═════ Records for the task

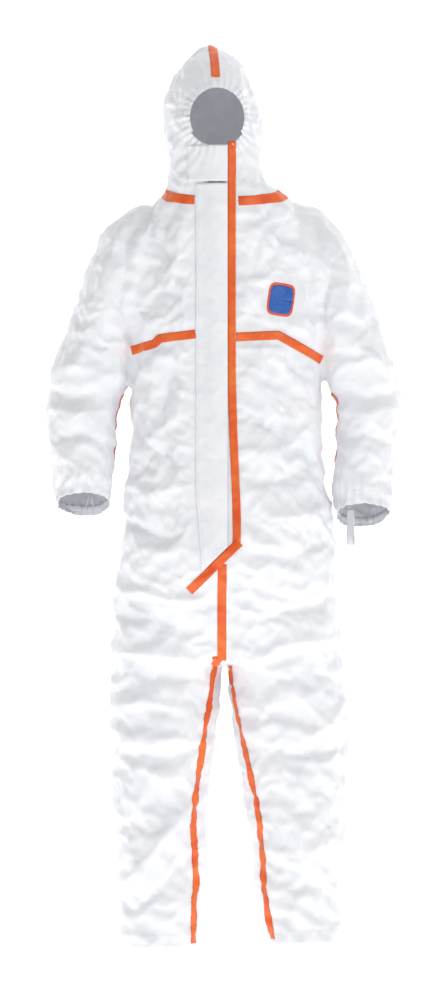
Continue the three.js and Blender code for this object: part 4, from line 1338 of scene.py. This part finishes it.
def make_flaps():
    """The storm flap, the chin flap above it, and the adhesive inside each one's free edge."""
    low, high = STORM_FLAP["low"], STORM_FLAP["high"]
    make_flap("storm_flap", STORM_FLAP, flap_rows(storm_edge, low, high, FLAP_LIFT, FLAP_SLANT))
    low, high = CHIN_FLAP["low"], CHIN_FLAP["high"]
    make_flap("chin_flap", CHIN_FLAP, flap_rows(chin_edge, low, high, FLAP_LIFT + CHIN_LIFT))
    for name, body, path in (
        ("storm_adhesive_strip", "storm_flap", [(-50, 1470), (-50, 960), (-39, 760)]),
        ("chin_adhesive_strip", "chin_flap", [(-66, 1546), (-66, 1492)]),
    ):
        strip = strip_on_cloth(name, path, ADHESIVE_WIDTH, -1, ADHESIVE_HEIGHT)
        finish_strip(
            strip,
            ADHESIVE_WIDTH,
            path_length(path),
            "adhesive",
            "adhesive",
            [f"{body}_adhesive"],
            ADHESIVE_THICKNESS,
            "laid",
            [f"{body}_cloth"],
        )
        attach(strip, body)


# How far out each part of the badge reaches, as a share of its half width, and its rings of points.
BADGE_PARTS = (("badge_field", 0.02, 0.86, 9, "badge"), ("badge_edge", 0.86, 1.0, 4, "badge_edge"))
BADGE_SQUARENESS = 4.5


def make_badge():
    """A plain patch with round corners and an orange edge."""
    cos, sin = math.cos(BADGE["lean"]), math.sin(BADGE["lean"])
    for name, low, high, rings, finish in BADGE_PARTS:
        rows = []
        for scale in np.linspace(low, high, rings):
            row = []
            for turn in np.linspace(0, 2 * math.pi, 73):
                u = BADGE["width"] / 2 * scale * rounded(math.cos(turn), BADGE_SQUARENESS)
                w = BADGE["height"] / 2 * scale * rounded(math.sin(turn), BADGE_SQUARENESS)
                x = BADGE["x"] + u * cos - w * sin
                z = BADGE["z"] + u * sin + w * cos
                row.append(on_front(x, z, BADGE_HEIGHT))
            rows.append(row)
        patch = grid_object(name, rows, (0, -1, 0))
        walled(patch, FILM_THICKNESS, OUTWARDS, finish)
        if finish == "badge":
            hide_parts("chest_badge")
        blend_arm(patch)


# Finger loops: how wide they bow, how far they hang, and for each its place, turn and width.
LOOP_REACH = 14.2
LOOP_DROP = 68.0
LOOP_LENGTH = 152.0
LOOPS = (("left", (-264, -80, 873), 0, 10.0), ("right", (242, -74, 849), 80, 12.0))


def make_loops():
    """Finger loops: soft elastic straps sewn to the cuffs."""
    shape = [(0.45, 0.27), (0.9, 0.56), (1, 0.8), (0.58, 0.96)]
    half = [(1.6, 0)] + [(LOOP_REACH * across, -LOOP_DROP * down) for across, down in shape]
    route = smooth_route(half + [(0, -LOOP_DROP)] + [(-a, b) for a, b in half[::-1]], 90)
    for side, (x, y, z), turn, width in LOOPS:
        cos, sin = math.cos(math.radians(turn)), math.sin(math.radians(turn))
        rows = []
        for across, down in route:
            row = []
            for v in np.linspace(-width / 2, width / 2, 5):
                twist = v * (1 - 0.1 * math.sin(down / 9))
                row.append((x + across * cos - twist * sin, y + across * sin + twist * cos, z + down))
            rows.append(row)
        name = f"finger_loop_{side}"
        band = grid_object(f"finger_strap_{side}", rows, (cos, sin, 0.3))
        sleeve = [f"sleeve_{side}"]
        finish_strip(band, width, LOOP_LENGTH, "loop", "loop_webbing", [name], LOOP_THICKNESS, "hung", sleeve)
        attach(band, name)


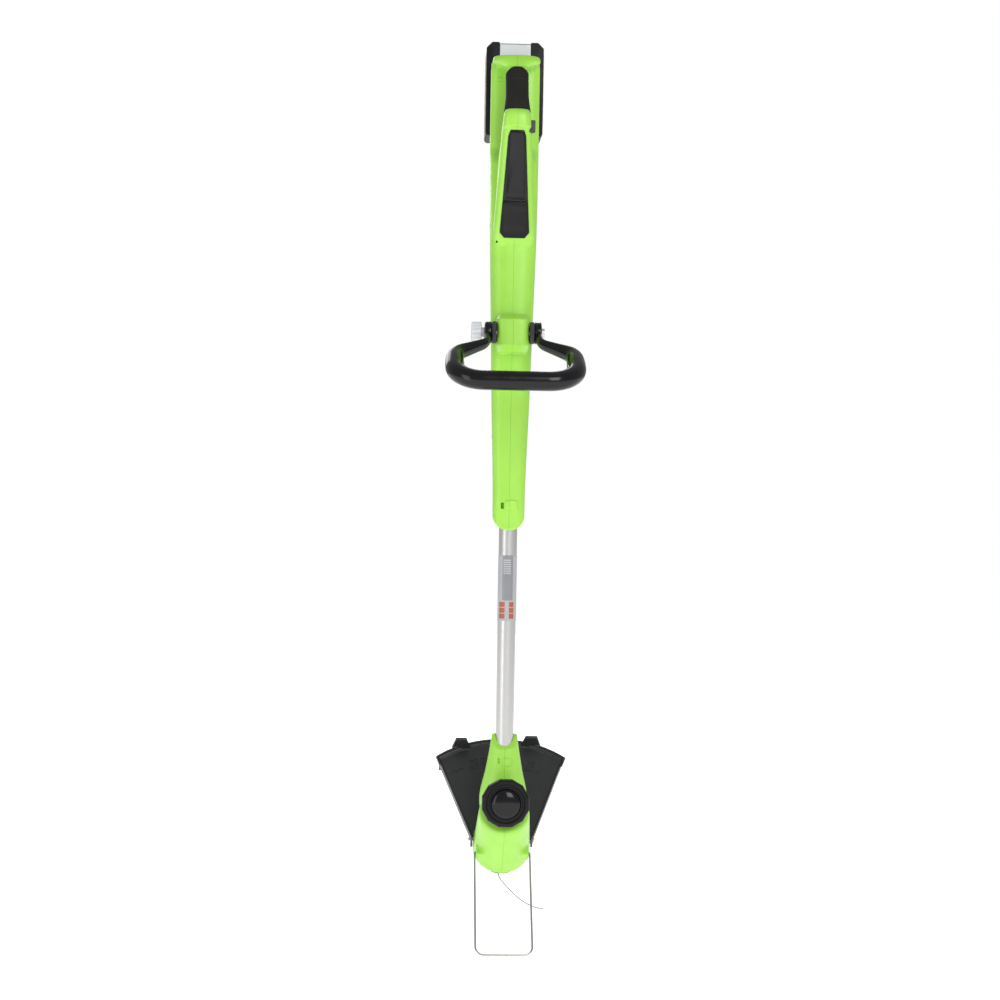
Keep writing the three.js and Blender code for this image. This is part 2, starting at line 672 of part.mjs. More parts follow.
function makeBlade() {
  const plate = slab('y', [[-5, -15], [-5, 9], [-2, 15], [18, 15], [18, -15]], -1.5, 0);
  const holes = [-8, 8].map((x) => bar('y', 1.6, -6, 20, 12, x, 12));
  add(head, 'trimming_blade', atBlade(cut(plate, ...holes)), steel);
  [-8, 8].forEach((x, index) => {
    const screw = join(bar('y', 1.6 - GAP, -2.4, 5, 12, x, 12), bar('y', 3, -4, -1.8, 12, x, 16));
    add(head, `blade_screw_${index + 1}`, atBlade(screw), steel);
  });
}

// ---------------------------------------------------------------- wire guard

function makeWireGuard() {
  const leg = earHalfWidth + GAP + WIRE_RADIUS;
  const end = WIRE_HINGE_V - WIRE_LEG;
  const pin = earHalfWidth - 8;
  const bend = WIRE_RADIUS * 1.6;
  const route = rounded([
    [-pin, WIRE_HINGE_V, WIRE_HINGE_W], [-leg, WIRE_HINGE_V, WIRE_HINGE_W, bend],
    [-leg, end, WIRE_HINGE_W, WIRE_BEND], [leg, end, WIRE_HINGE_W, WIRE_BEND],
    [leg, WIRE_HINGE_V, WIRE_HINGE_W, bend], [pin, WIRE_HINGE_V, WIRE_HINGE_W],
  ]);
  const motorAxis = new THREE.Vector3(0, 0, 1);
  add(head, 'wire_guard', sweep(route, motorAxis, () => WIRE_RADIUS, 10), steel);
}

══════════

**What is being asked:**
Please output the entries above, every line exactly as it reads.

**Finished task:**
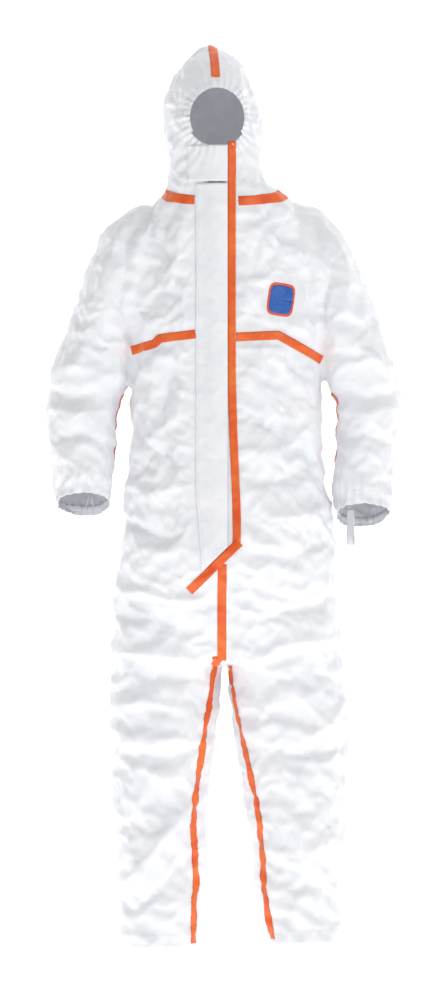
Continue the three.js and Blender code for this object: part 4, from line 1338 of scene.py. This part finishes it.
def make_flaps():
    """The storm flap, the chin flap above it, and the adhesive inside each one's free edge."""
    low, high = STORM_FLAP["low"], STORM_FLAP["high"]
    make_flap("storm_flap", STORM_FLAP, flap_rows(storm_edge, low, high, FLAP_LIFT, FLAP_SLANT))
    low, high = CHIN_FLAP["low"], CHIN_FLAP["high"]
    make_flap("chin_flap", CHIN_FLAP, flap_rows(chin_edge, low, high, FLAP_LIFT + CHIN_LIFT))
    for name, body, path in (
        ("storm_adhesive_strip", "storm_flap", [(-50, 1470), (-50, 960), (-39, 760)]),
        ("chin_adhesive_strip", "chin_flap", [(-66, 1546), (-66, 1492)]),
    ):
        strip = strip_on_cloth(name, path, ADHESIVE_WIDTH, -1, ADHESIVE_HEIGHT)
        finish_strip(
            strip,
            ADHESIVE_WIDTH,
            path_length(path),
            "adhesive",
            "adhesive",
            [f"{body}_adhesive"],
            ADHESIVE_THICKNESS,
            "laid",
            [f"{body}_cloth"],
        )
        attach(strip, body)


# How far out each part of the badge reaches, as a share of its half width, and its rings of points.
BADGE_PARTS = (("badge_field", 0.02, 0.86, 9, "badge"), ("badge_edge", 0.86, 1.0, 4, "badge_edge"))
BADGE_SQUARENESS = 4.5


def make_badge():
    """A plain patch with round corners and an orange edge."""
    cos, sin = math.cos(BADGE["lean"]), math.sin(BADGE["lean"])
    for name, low, high, rings, finish in BADGE_PARTS:
        rows = []
        for scale in np.linspace(low, high, rings):
            row = []
            for turn in np.linspace(0, 2 * math.pi, 73):
                u = BADGE["width"] / 2 * scale * rounded(math.cos(turn), BADGE_SQUARENESS)
                w = BADGE["height"] / 2 * scale * rounded(math.sin(turn), BADGE_SQUARENESS)
                x = BADGE["x"] + u * cos - w * sin
                z = BADGE["z"] + u * sin + w * cos
                row.append(on_front(x, z, BADGE_HEIGHT))
            rows.append(row)
        patch = grid_object(name, rows, (0, -1, 0))
        walled(patch, FILM_THICKNESS, OUTWARDS, finish)
        if finish == "badge":
            hide_parts("chest_badge")
        blend_arm(patch)


# Finger loops: how wide they bow, how far they hang, and for each its place, turn and width.
LOOP_REACH = 14.2
LOOP_DROP = 68.0
LOOP_LENGTH = 152.0
LOOPS = (("left", (-264, -80, 873), 0, 10.0), ("right", (242, -74, 849), 80, 12.0))


def make_loops():
    """Finger loops: soft elastic straps sewn to the cuffs."""
    shape = [(0.45, 0.27), (0.9, 0.56), (1, 0.8), (0.58, 0.96)]
    half = [(1.6, 0)] + [(LOOP_REACH * across, -LOOP_DROP * down) for across, down in shape]
    route = smooth_route(half + [(0, -LOOP_DROP)] + [(-a, b) for a, b in half[::-1]], 90)
    for side, (x, y, z), turn, width in LOOPS:
        cos, sin = math.cos(math.radians(turn)), math.sin(math.radians(turn))
        rows = []
        for across, down in route:
            row = []
            for v in np.linspace(-width / 2, width / 2, 5):
                twist = v * (1 - 0.1 * math.sin(down / 9))
                row.append((x + across * cos - twist * sin, y + across * sin + twist * cos, z + down))
            rows.append(row)
        name = f"finger_loop_{side}"
        band = grid_object(f"finger_strap_{side}", rows, (cos, sin, 0.3))
        sleeve = [f"sleeve_{side}"]
        finish_strip(band, width, LOOP_LENGTH, "loop", "loop_webbing", [name], LOOP_THICKNESS, "hung", sleeve)
        attach(band, name)


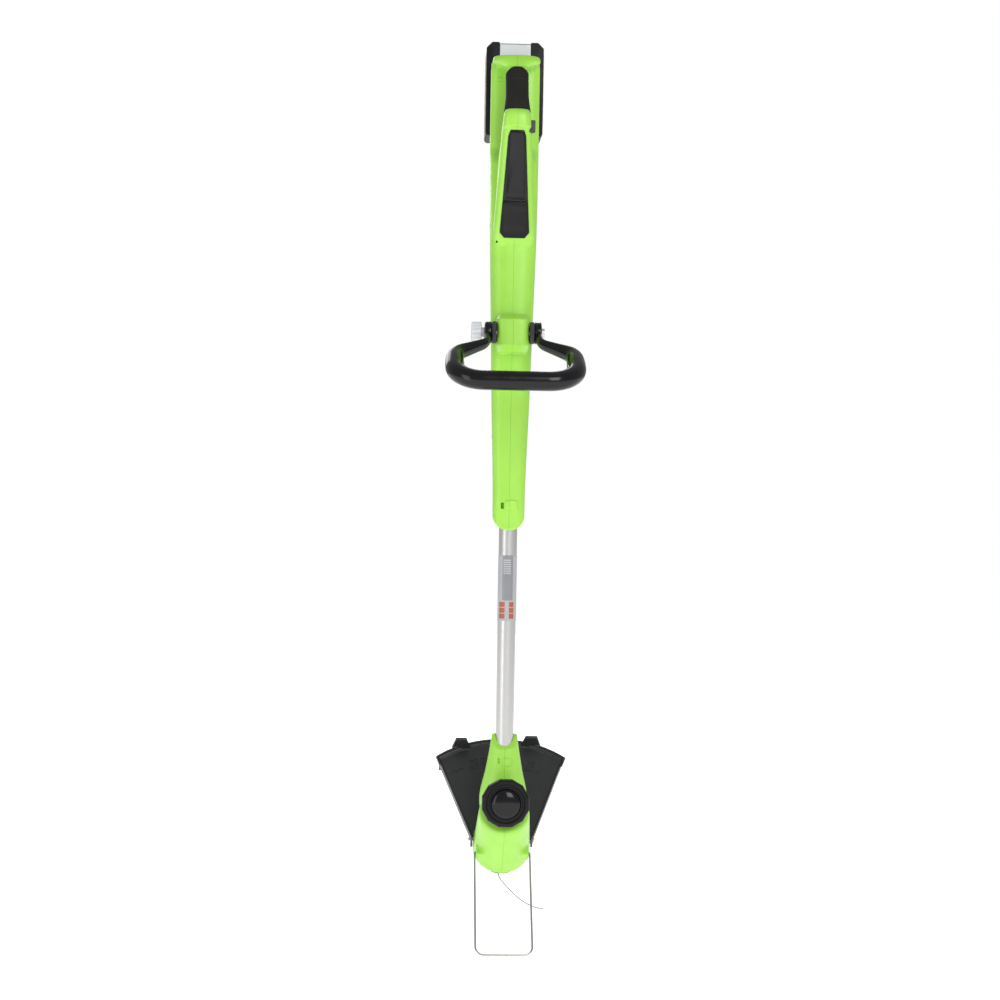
Keep writing the three.js and Blender code for this image. This is part 2, starting at line 672 of part.mjs. More parts follow.
function makeBlade() {
  const plate = slab('y', [[-5, -15], [-5, 9], [-2, 15], [18, 15], [18, -15]], -1.5, 0);
  const holes = [-8, 8].map((x) => bar('y', 1.6, -6, 20, 12, x, 12));
  add(head, 'trimming_blade', atBlade(cut(plate, ...holes)), steel);
  [-8, 8].forEach((x, index) => {
    const screw = join(bar('y', 1.6 - GAP, -2.4, 5, 12, x, 12), bar('y', 3, -4, -1.8, 12, x, 16));
    add(head, `blade_screw_${index + 1}`, atBlade(screw), steel);
  });
}

// ---------------------------------------------------------------- wire guard

function makeWireGuard() {
  const leg = earHalfWidth + GAP + WIRE_RADIUS;
  const end = WIRE_HINGE_V - WIRE_LEG;
  const pin = earHalfWidth - 8;
  const bend = WIRE_RADIUS * 1.6;
  const route = rounded([
    [-pin, WIRE_HINGE_V, WIRE_HINGE_W], [-leg, WIRE_HINGE_V, WIRE_HINGE_W, bend],
    [-leg, end, WIRE_HINGE_W, WIRE_BEND], [leg, end, WIRE_HINGE_W, WIRE_BEND],
    [leg, WIRE_HINGE_V, WIRE_HINGE_W, bend], [pin, WIRE_HINGE_V, WIRE_HINGE_W],
  ]);
  const motorAxis = new THREE.Vector3(0, 0, 1);
  add(head, 'wire_guard', sweep(route, motorAxis, () => WIRE_RADIUS, 10), steel);
}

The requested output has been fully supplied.